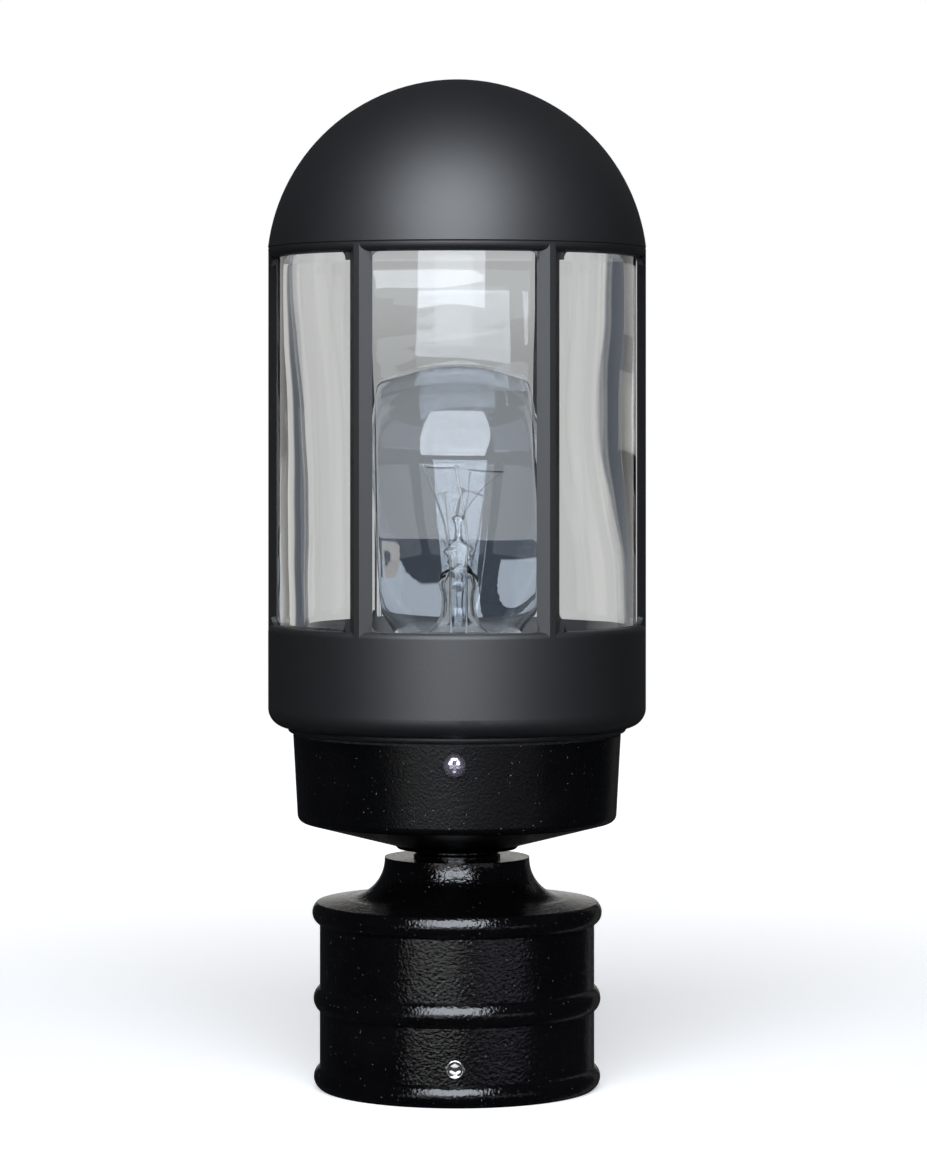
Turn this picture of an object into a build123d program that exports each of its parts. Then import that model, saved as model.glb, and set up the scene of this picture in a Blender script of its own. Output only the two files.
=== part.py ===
from build123d import *
from math import asin, cos, radians, sin, sqrt, tan
import os

# Post top lantern, in millimetres.  The origin is the centre of the collar's bottom rim, where the
# post goes in.  +Z is up, and the window that the post's owner looks into faces -Y.

# ---- The post that the lantern is made for ----
POST_DIAMETER = 76.2
POST_CLEARANCE = 1.0
POST_DEPTH = 53.0

# ---- Post fitter: collar, three beads, shoulder and concave pedestal ----
COLLAR_WALL = 4.9
LOWER_BEAD_HEIGHT = 3.5
LOWER_BEAD_PROUD = 1.9
LOWER_BEAD_HALF = 3.5
MIDDLE_BEAD_HEIGHT = 28.5
MIDDLE_BEAD_PROUD = 2.0
MIDDLE_BEAD_HALF = 3.9
UPPER_BEAD_HEIGHT = 55.7
UPPER_BEAD_PROUD = 2.4
UPPER_BEAD_HALF = 3.5
SHOULDER_EDGE_INSET = 1.5
SHOULDER_RISE = 1.4
FLARE_RADIUS = 12.5
PEDESTAL_RADIUS = 23.2
PEDESTAL_EDGE = 0.5
FITTER_WALL = 4.0
POST_STOP_WIDTH = 4.5
PEDESTAL_HOLLOW_RADIUS = 17.0

# ---- Set screws that grip the post ----
SCREWS_AROUND = 3
FRONT_ANGLE = -90.0
SET_SCREW_HEIGHT = 12.0
SET_SCREW_RADIUS = 3.0
SET_SCREW_PROUD = 0.3
SET_SCREW_TIP_GAP = 0.2
SET_SCREW_SOCKET_RADIUS = 1.75
SET_SCREW_SOCKET_DEPTH = 2.2
SET_SCREW_CHAMFER = 0.4
THREAD_CLEARANCE = 0.08

# ---- Neck ring between pedestal and canopy ----
NECK_RADIUS = 13.9
NECK_HEIGHT = 2.7
NECK_GROOVE_DEPTH = 0.7
NECK_GROOVE_WIDTH = 0.9

# ---- Hollow threaded nipple, its nuts and washers ----
NIPPLE_RADIUS = 5.0
NIPPLE_BORE_RADIUS = 3.4
NIPPLE_FOOT = 3.0
NIPPLE_HOLE_CLEARANCE = 0.2
LOCKNUT_THICKNESS = 4.0
LOCKNUT_FLAT_RADIUS = 7.5
LOCK_WASHER_THICKNESS = 1.2
LOCK_WASHER_RADIUS = 8.0
LOCK_WASHER_GAP = 1.4

# ---- Canopy: cast cup ----
CANOPY_HUB_RADIUS = 19.0
CANOPY_HUB_EDGE = 1.1
CANOPY_CONE_ANGLE = 14.5
CANOPY_CORNER_RADIUS = 2.5
CANOPY_INSIDE_CAGE = 8.0
CANOPY_TAPER = 1.5
CANOPY_RIM_HEIGHT = 36.5
CANOPY_FLOOR = 3.0
CANOPY_RIM_WALL = 3.9
CANOPY_BORE_FILLET = 2.0
CANOPY_GASKET_THICKNESS = 0.8
CANOPY_GASKET_INSET = 0.3

# ---- Canopy screws ----
CANOPY_SCREW_DROP = 6.0
CANOPY_SCREW_RADIUS = 2.0
CANOPY_SCREW_HOLE_CLEARANCE = 0.25
CANOPY_SCREW_HEAD_RADIUS = 3.6
CANOPY_SCREW_HEAD_HEIGHT = 2.4
CANOPY_SCREW_HEAD_LAND = 1.2
CANOPY_SCREW_HEAD_SEAT = 0.05
CROSS_WIDTH = 0.9
CROSS_SPAN = 4.0
CROSS_DEPTH = 1.5
CROSS_TAPER = 8.0

# ---- Bracket with the tapped tabs ----
BRACKET_THICKNESS = 2.0
BRACKET_DISC_RADIUS = 20.0
BRACKET_ARM_WIDTH = 12.0
BRACKET_ARM_LIFT = 0.5
TAB_CLEARANCE = 0.3
TAB_ABOVE_SCREW = 4.5
CANOPY_SCREW_PAST_TAB = 1.5
GROUND_SCREW_RADIUS = 1.9
GROUND_SCREW_HEAD_RADIUS = 4.0
GROUND_SCREW_HEAD_HEIGHT = 2.4
GROUND_SCREW_PAST_BRACKET = 1.4
GROUND_SCREW_OFFSET = 14.5
GROUND_SCREW_CLEARANCE = 0.4
GROUND_SLOT_WIDTH = 1.0

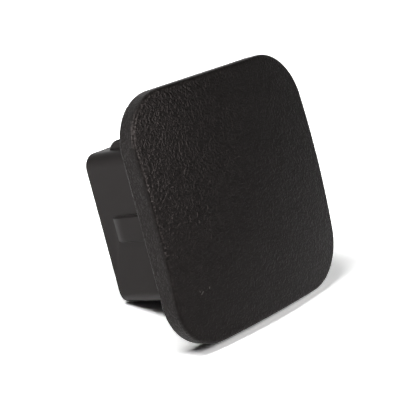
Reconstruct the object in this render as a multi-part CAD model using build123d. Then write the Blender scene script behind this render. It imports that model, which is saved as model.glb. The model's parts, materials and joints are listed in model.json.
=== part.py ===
from build123d import *
from math import asin, atan2, cos, degrees, hypot, radians, sin, sqrt, tan
import os

os.makedirs("parts", exist_ok=True)

# Hitch receiver cover, moulded in one piece. A crowned square plate hides the end of the
# receiver tube, and a hollow square plug behind it goes into the tube.
# It is drawn as it sits in the tube: the plug runs along +Y, the plate's rear edge is in the
# plane Y = 0 and the plate's middle is on the Y axis. At the end it is leaned back to lie on
# two edges, the plate's lower rear edge and the lower edge of the plug's free end.

# Receiver tube, square inside
tube_bore = 50.8
plate_overlap = 12.7          # how far the plate reaches past the bore, on every side
plate_rise = 0.6              # the plate's middle above the tube's middle

# Cover plate
plate_corner_radius = 15.6
plate_thickness = 9.8         # at the middle, from the rear edge to the top of the crown
crown_radius = 290.0          # the front is part of a ball
rim_lean = 2.3                # degrees, the rim opens out towards the front
shoulder_radius = 1.25        # between the rim and the crown
rear_edge_radius = 0.7
plate_wall = 2.6

# Plug
side_gap = 1.4                # bare plug to tube, on the left and on the right
plug_length = 32.3            # behind the plate's rear edge
plug_corner_radius = 4.5
plug_wall = 2.5
hollow_corner_radius = 1.2
plug_end_chamfer = 0.5        # outer edge of the free end
core_draft = 1.0              # degrees, every hollow narrows towards the front

# Ribs in the hollow back of the plate, with their rear edges in line with the rim's
rib_thickness = 1.8

# Raised pads that take up the play in the tube: one on each side, two on top
pad_width = 8.3
side_pad_rise = 0.3           # the side pads' middle above the plug's
pad_setback = 6.3             # from the free end to where a pad starts to rise
pad_lead_in = 4.9             # length of the rounded rise
pad_play = 0.1                # what is left between the pads and the tube, in all
pad_edge_chamfer = 0.6
top_pad_inset = 5.4           # from the plug's side to the outer edge of a top pad

plate_width = tube_bore + 2 * plate_overlap
plug_width = tube_bore - 2 * side_gap
# The plug lies on the tube's floor, so all of its upright play is above it
plug_bottom = -plate_rise - tube_bore / 2
plug_middle = plug_bottom + plug_width / 2
side_pad_height = (tube_bore - plug_width - pad_play) / 2
top_pad_height = tube_bore - plug_width - pad_play
pad_start = plug_length - pad_setback


# The ball of the crown, or the one inside it that leaves an even wall
def crown_ball(wall=0.0):
    return Pos(0, crown_radius - plate_thickness, 0) * Sphere(crown_radius - wall)


# A block with rounded corners that starts at Y = rear and runs forwards by depth
def square_block(width, corner_radius, rear, depth, middle=0.0, lean=0.0):
    plane = Plane((0, rear, middle), x_dir=(1, 0, 0), z_dir=(0, -1, 0))
    return extrude(plane * RectangleRounded(width, width, corner_radius), amount=depth, taper=lean)


# The plate before its back is hollowed
def plate_body():
    body = square_block(plate_width, plate_corner_radius, 0, plate_thickness, lean=-rim_lean)
    body = body & crown_ball()
    front_edges = [e for e in body.edges() if e.center().Y < -rear_edge_radius]
    shoulder = [e for e in front_edges if e.bounding_box().size.Y < crown_sag()]
    body = fillet(shoulder, shoulder_radius)
    rear_face = body.faces().sort_by(Axis.Y)[-1]
    return fillet(rear_face.outer_wire().edges(), rear_edge_radius)


# How much lower the crown is at the plate's side than at its middle
def crown_sag():
    return crown_radius - sqrt(crown_radius**2 - (plate_width / 2) ** 2)


# A raised pad on the plane Z = 0: it rises as an arc from Y = pad_start and runs to the front
def pad(height):
    arc_radius = (pad_lead_in**2 + height**2) / (2 * height)
    crest = pad_start - pad_lead_in
    half_turn = asin(pad_lead_in / arc_radius) / 2
    on_arc = (crest + arc_radius * sin(half_turn), height - arc_radius * (1 - cos(half_turn)))
    root = -plug_wall / 2
    front = -plate_thickness
    outline = Polyline((pad_start, 0), (pad_start, root), (front, root), (front, height), (crest, height))
    rise = ThreePointArc((crest, height), on_arc, (pad_start, 0))
    side_view = Plane((-pad_width / 2, 0, 0), x_dir=(0, 1, 0), z_dir=(1, 0, 0))
    body = extrude(side_view * make_face([outline, rise]), amount=pad_width)
    raised = [e for e in body.edges() if e.center().Z > height / 3 and abs(e.center().X) > pad_width / 3]
    return chamfer(raised, pad_edge_chamfer)


# The plug's outside, from its free end forwards into the plate
def plug_body():
    body = square_block(
        plug_width, plug_corner_radius, plug_length, plug_length + plate_thickness, plug_middle
    )
    free_end = body.faces().sort_by(Axis.Y)[-1]
    body = chamfer(free_end.outer_wire().edges(), plug_end_chamfer)
    reach = plug_width / 2
    for side in (-1, 1):
        side_pad_z = plug_middle + side_pad_rise
        body += Pos(side * reach, 0, side_pad_z) * Rot(0, side * 90, 0) * pad(side_pad_height)
        top_pad_x = side * (reach - top_pad_inset - pad_width / 2)
        body += Pos(top_pad_x, 0, plug_middle + reach) * pad(top_pad_height)
    return body


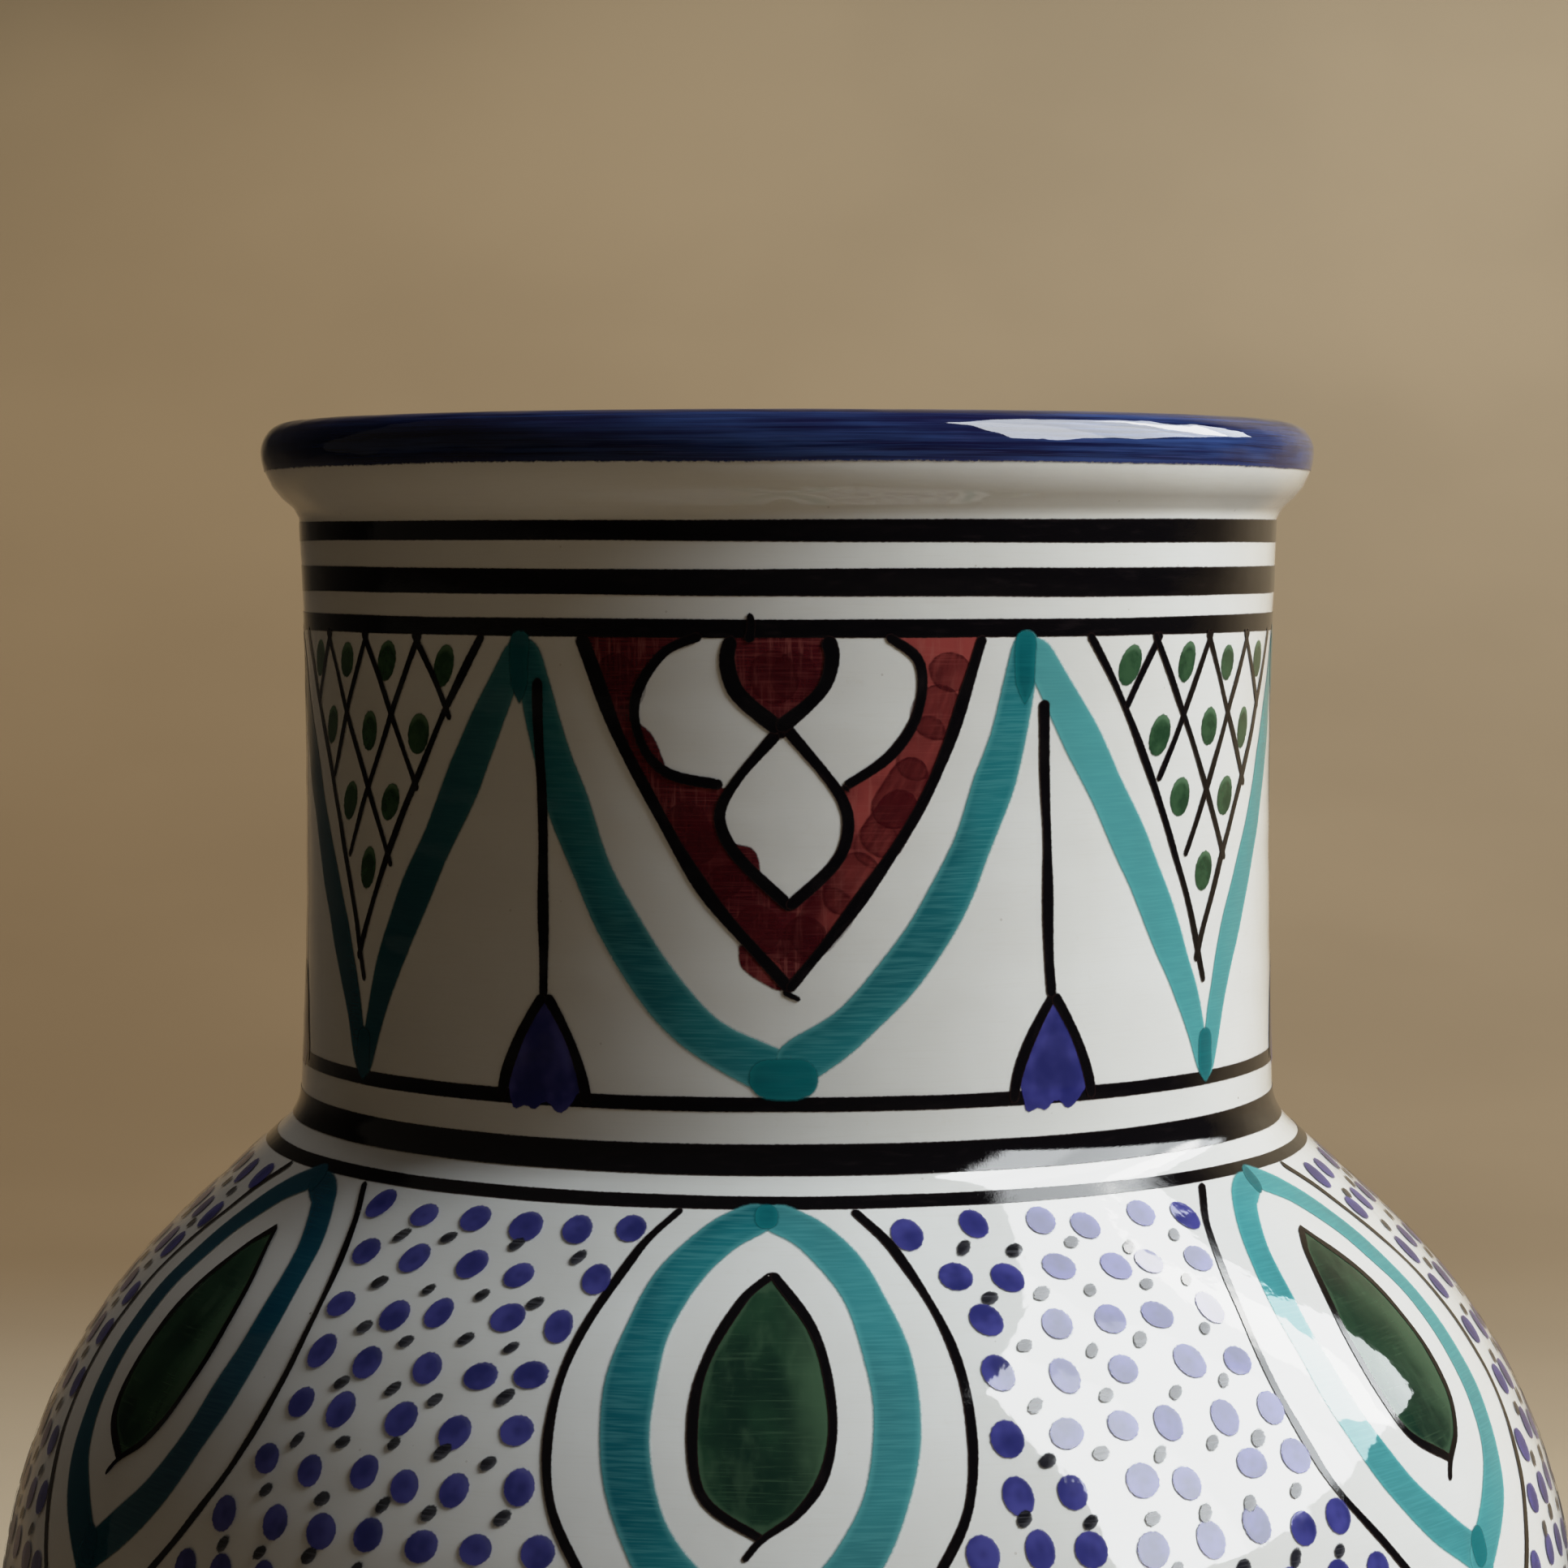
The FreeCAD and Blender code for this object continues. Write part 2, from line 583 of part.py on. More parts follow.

◆ **Request**: Your task is to repeat the lines from the one containing "Reconstruct the object" to the one containing "plate_rise = 0.6", both lines included. Leave out every other line.

◆ **Written solution**:
Reconstruct the object in this render as a multi-part CAD model using build123d. Then write the Blender scene script behind this render. It imports that model, which is saved as model.glb. The model's parts, materials and joints are listed in model.json.
=== part.py ===
from build123d import *
from math import asin, atan2, cos, degrees, hypot, radians, sin, sqrt, tan
import os

os.makedirs("parts", exist_ok=True)

# Hitch receiver cover, moulded in one piece. A crowned square plate hides the end of the
# receiver tube, and a hollow square plug behind it goes into the tube.
# It is drawn as it sits in the tube: the plug runs along +Y, the plate's rear edge is in the
# plane Y = 0 and the plate's middle is on the Y axis. At the end it is leaned back to lie on
# two edges, the plate's lower rear edge and the lower edge of the plug's free end.

# Receiver tube, square inside
tube_bore = 50.8
plate_overlap = 12.7          # how far the plate reaches past the bore, on every side
plate_rise = 0.6              # the plate's middle above the tube's middle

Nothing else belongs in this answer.